╭──

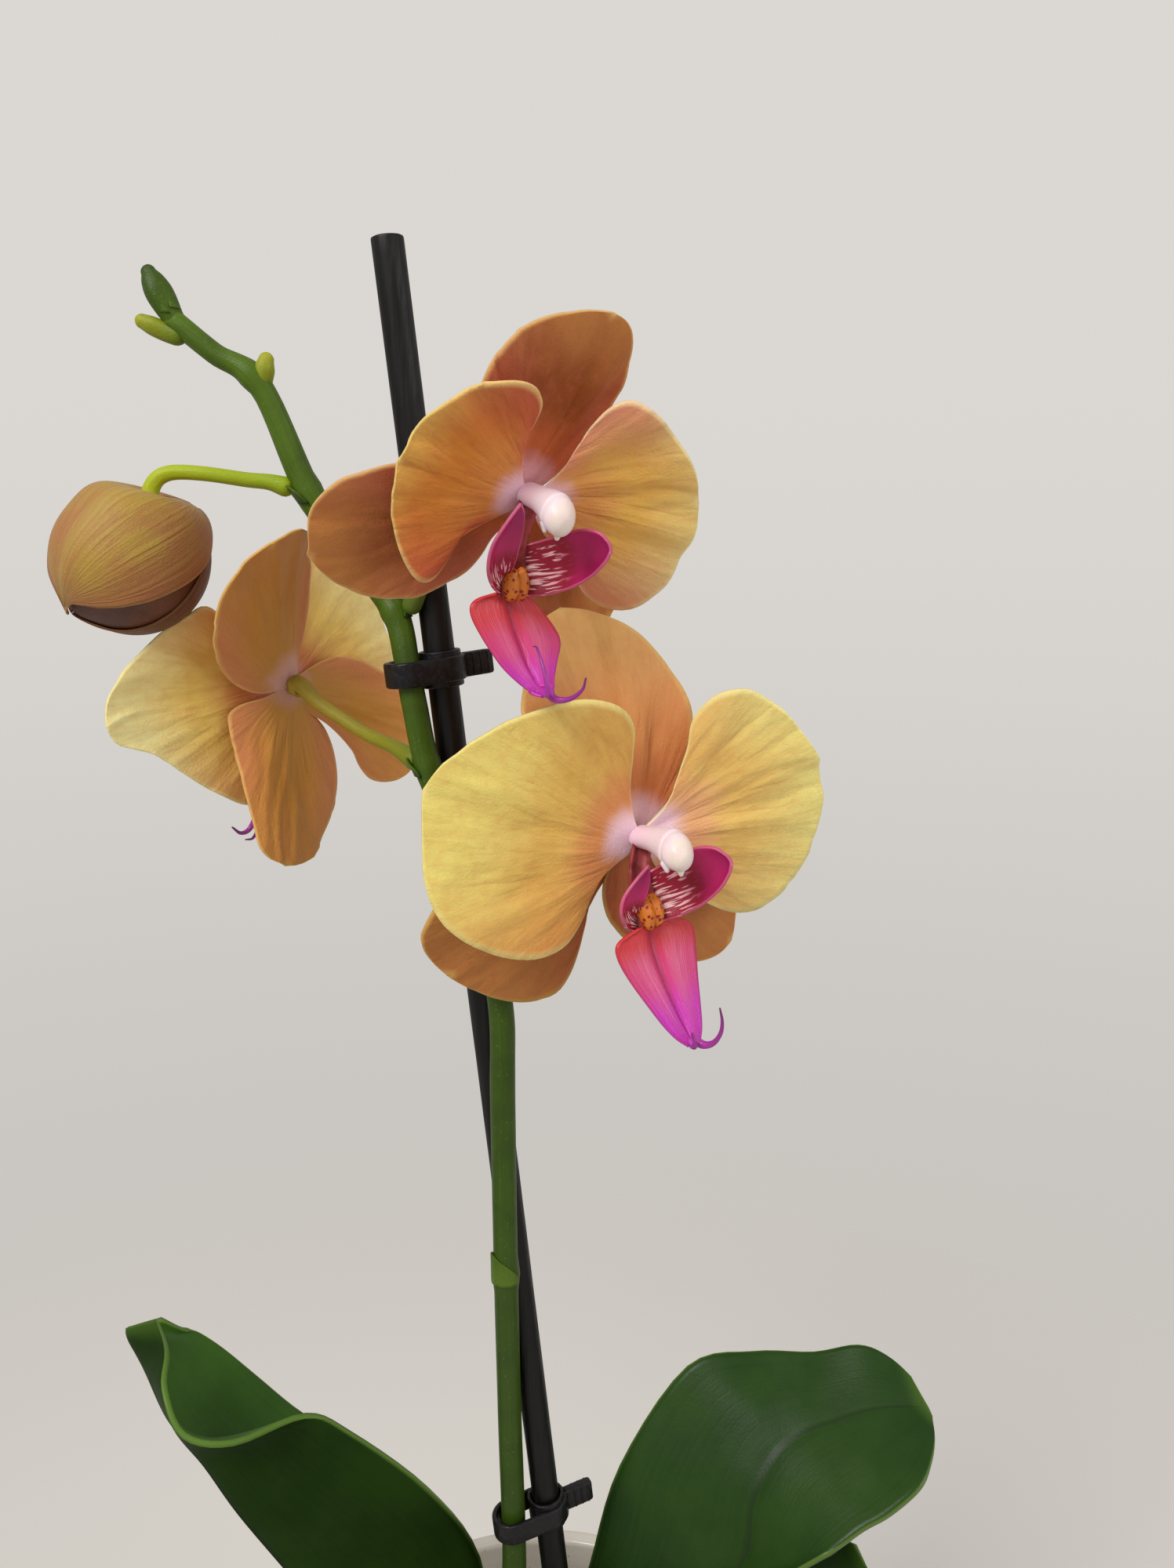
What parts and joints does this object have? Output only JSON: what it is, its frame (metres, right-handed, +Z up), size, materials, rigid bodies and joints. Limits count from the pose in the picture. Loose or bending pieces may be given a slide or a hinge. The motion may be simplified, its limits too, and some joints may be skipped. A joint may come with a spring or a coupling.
{
  "type": "potted orchid",
  "caption": "Moth orchid in a plain round pot of bark: arching leaves and a clipped, staked flower spike with yellow and orange flowers, magenta lips and a large bud",
  "frame": {"origin": "centre of the pot's flat underside", "axes": "+Z up along the pot's axis, the picture looks along +Y, +X to the right of that view"},
  "size_m": [0.1893, 0.122, 0.4513],
  "materials": {
    "pot_glaze": "satin",
    "bark": "matte",
    "leaf_green": "satin",
    "stem_green": "satin",
    "root_grey": "matte",
    "stick_black": "satin",
    "clip_black": "satin",
    "petal_gold": "satin",
    "sepal_orange": "satin",
    "lip_magenta": "satin",
    "column_white": "satin",
    "bud_olive": "satin"
  },
  "bodies": {
    "root": {"pot": "pot_glaze", "bark_bed": "bark", "crown": "stem_green", "support_stick": "stick_black", "flower_spike": "stem_green", "spike_bract": "stem_green", "upper_clip": "clip_black", "lower_clip": "clip_black", "aerial_root_1": "root_grey", "aerial_root_2": "root_grey", "aerial_root_3": "root_grey", "aerial_root_4": "root_grey", "leaf_left_upper": "leaf_green", "leaf_right_upper": "leaf_green", "leaf_right_lower": "leaf_green", "leaf_left_lower": "leaf_green", "upper_flower_stalk": "stem_green", "upper_flower_upper_sepal": "sepal_orange", "upper_flower_left_sepal": "sepal_orange", "upper_flower_right_sepal": "sepal_orange", "upper_flower_left_petal": "petal_gold", "upper_flower_right_petal": "petal_gold", "upper_flower_lip": "lip_magenta", "upper_flower_column": "column_white", "lower_flower_stalk": "stem_green", "lower_flower_upper_sepal": "sepal_orange", "lower_flower_left_sepal": "sepal_orange", "lower_flower_right_sepal": "sepal_orange", "lower_flower_left_petal": "petal_gold", "lower_flower_right_petal": "petal_gold", "lower_flower_lip": "lip_magenta", "lower_flower_column": "column_white", "rear_flower_stalk": "stem_green", "rear_flower_upper_sepal": "sepal_orange", "rear_flower_left_sepal": "sepal_orange", "rear_flower_right_sepal": "sepal_orange", "rear_flower_left_petal": "petal_gold", "rear_flower_right_petal": "petal_gold", "rear_flower_lip": "lip_magenta", "rear_flower_column": "column_white", "bud_stalk": "stem_green", "large_bud": "bud_olive", "tip_bud": "stem_green", "side_bud_left": "stem_green", "side_bud_right": "stem_green"}
  },
  "joints": []
}
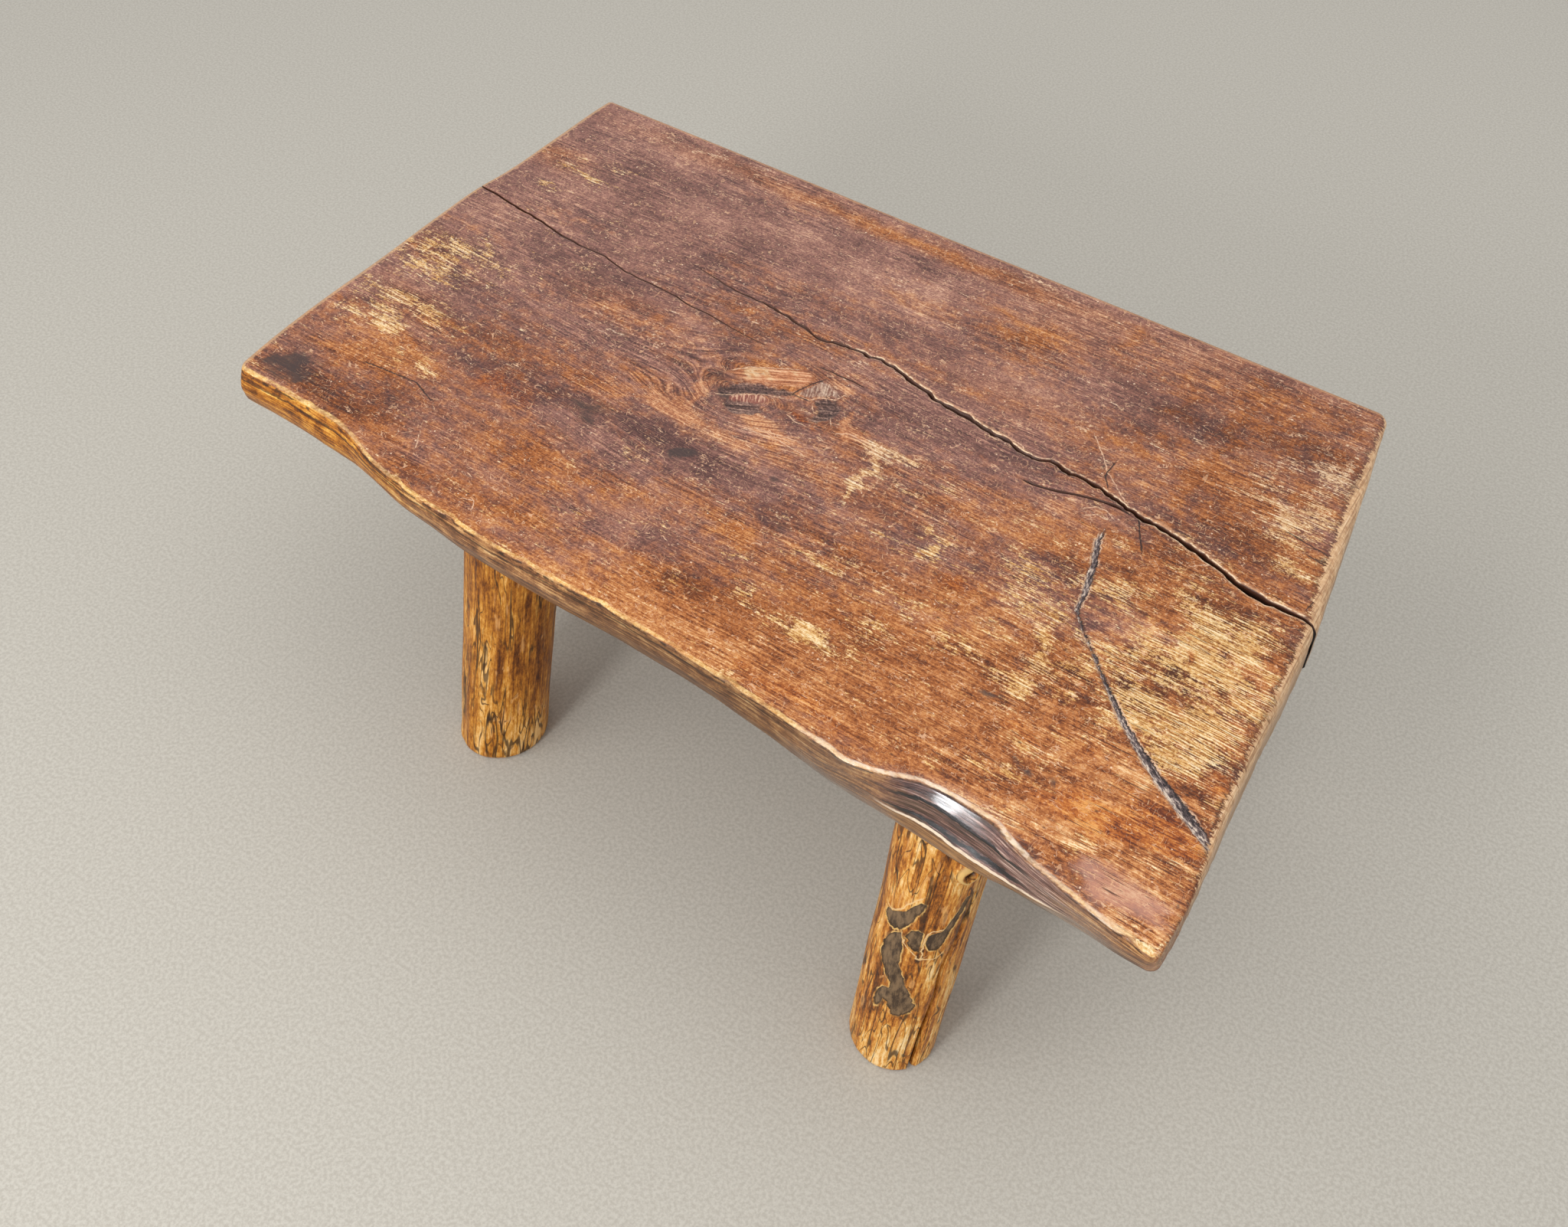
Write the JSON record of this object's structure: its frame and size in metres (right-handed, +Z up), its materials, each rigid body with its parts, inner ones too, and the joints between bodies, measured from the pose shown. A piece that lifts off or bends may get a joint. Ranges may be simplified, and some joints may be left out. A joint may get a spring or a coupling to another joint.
{
  "type": "low log table",
  "caption": "Low table with a thick live-edged slab top on four splayed, peeled log legs that are tenoned into its underside.",
  "frame": {"origin": "floor point under the centre of the table's overall outline", "axes": "+X along the sawn back edge, towards the end with the long split; +Y towards the sawn back edge; +Z up"},
  "size_m": [1.099, 0.7325, 0.44],
  "materials": {
    "slab_wood": "worn red-brown varnish",
    "leg_wood": "honey-coloured varnish",
    "wedge_wood": "bare split wood"
  },
  "bodies": {
    "root": {"top_slab": "slab_wood", "leg_front_left": "leg_wood", "leg_front_right": "leg_wood", "leg_rear_left": "leg_wood", "leg_rear_right": "leg_wood", "wedge_front_left": "wedge_wood", "wedge_front_right": "wedge_wood", "wedge_rear_left": "wedge_wood", "wedge_rear_right": "wedge_wood"}
  },
  "joints": []
}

╰──

> [WORK REQUIRED]:
Everything from the line that contains "Write the JSON" through the end of the records must be duplicated exactly, and nothing outside that range.

> [ANSWER TO THE PROBLEM]:
Write the JSON record of this object's structure: its frame and size in metres (right-handed, +Z up), its materials, each rigid body with its parts, inner ones too, and the joints between bodies, measured from the pose shown. A piece that lifts off or bends may get a joint. Ranges may be simplified, and some joints may be left out. A joint may get a spring or a coupling to another joint.
{
  "type": "low log table",
  "caption": "Low table with a thick live-edged slab top on four splayed, peeled log legs that are tenoned into its underside.",
  "frame": {"origin": "floor point under the centre of the table's overall outline", "axes": "+X along the sawn back edge, towards the end with the long split; +Y towards the sawn back edge; +Z up"},
  "size_m": [1.099, 0.7325, 0.44],
  "materials": {
    "slab_wood": "worn red-brown varnish",
    "leg_wood": "honey-coloured varnish",
    "wedge_wood": "bare split wood"
  },
  "bodies": {
    "root": {"top_slab": "slab_wood", "leg_front_left": "leg_wood", "leg_front_right": "leg_wood", "leg_rear_left": "leg_wood", "leg_rear_right": "leg_wood", "wedge_front_left": "wedge_wood", "wedge_front_right": "wedge_wood", "wedge_rear_left": "wedge_wood", "wedge_rear_right": "wedge_wood"}
  },
  "joints": []
}